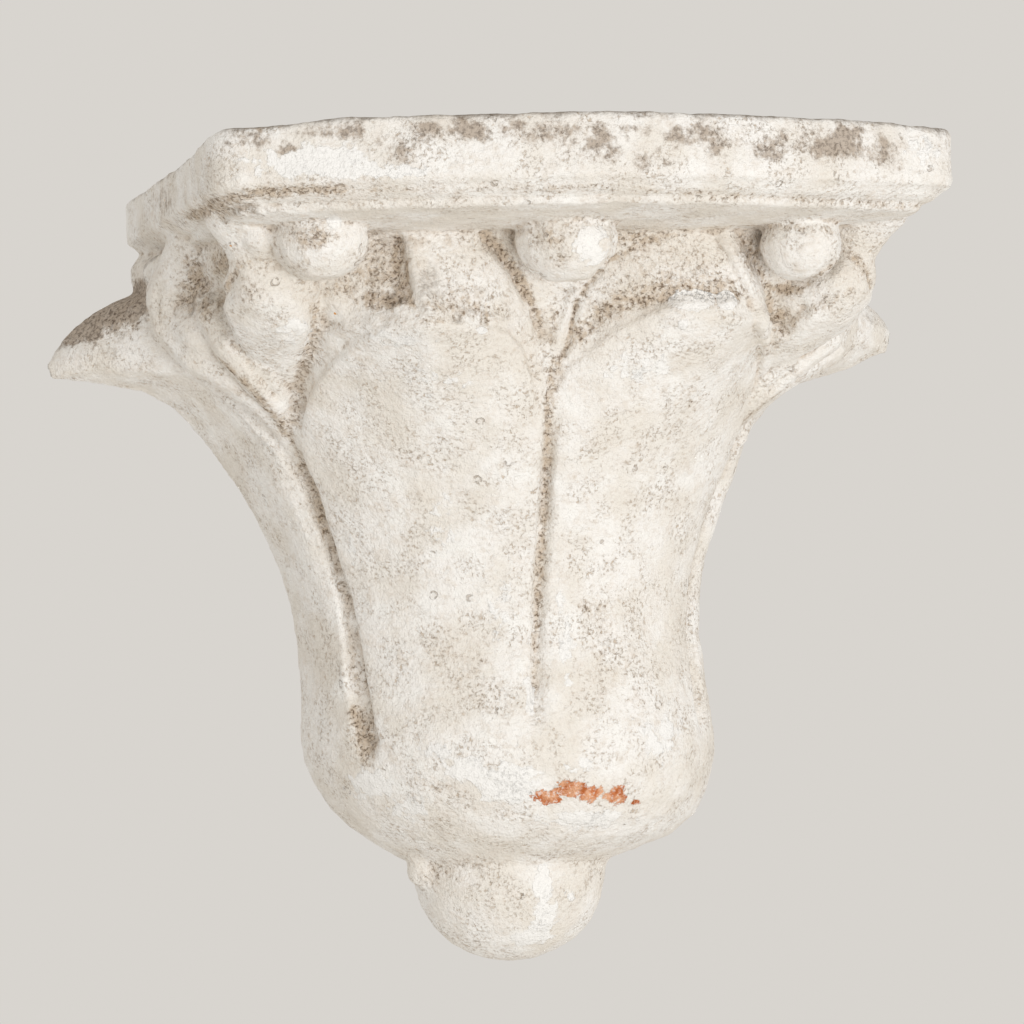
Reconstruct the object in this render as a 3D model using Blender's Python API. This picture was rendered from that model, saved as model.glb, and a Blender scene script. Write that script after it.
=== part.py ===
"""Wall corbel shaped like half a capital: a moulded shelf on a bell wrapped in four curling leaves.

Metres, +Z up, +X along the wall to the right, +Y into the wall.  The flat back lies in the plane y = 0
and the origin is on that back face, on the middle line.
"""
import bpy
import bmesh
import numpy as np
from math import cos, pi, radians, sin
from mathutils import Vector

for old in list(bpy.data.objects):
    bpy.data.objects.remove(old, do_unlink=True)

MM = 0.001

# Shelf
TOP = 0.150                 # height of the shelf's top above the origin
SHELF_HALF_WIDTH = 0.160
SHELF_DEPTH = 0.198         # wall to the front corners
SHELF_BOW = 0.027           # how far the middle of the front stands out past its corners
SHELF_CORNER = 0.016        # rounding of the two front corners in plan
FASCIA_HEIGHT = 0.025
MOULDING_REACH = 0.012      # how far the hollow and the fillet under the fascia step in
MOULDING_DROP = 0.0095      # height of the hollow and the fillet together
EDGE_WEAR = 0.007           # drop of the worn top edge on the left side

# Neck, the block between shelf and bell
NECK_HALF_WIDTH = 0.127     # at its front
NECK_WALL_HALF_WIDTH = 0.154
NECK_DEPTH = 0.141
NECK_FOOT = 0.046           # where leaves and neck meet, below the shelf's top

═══

◆ **To be done**: Among the lines above, count those containing the word "that" and give nothing but the result.

◆ **Written answer**: 2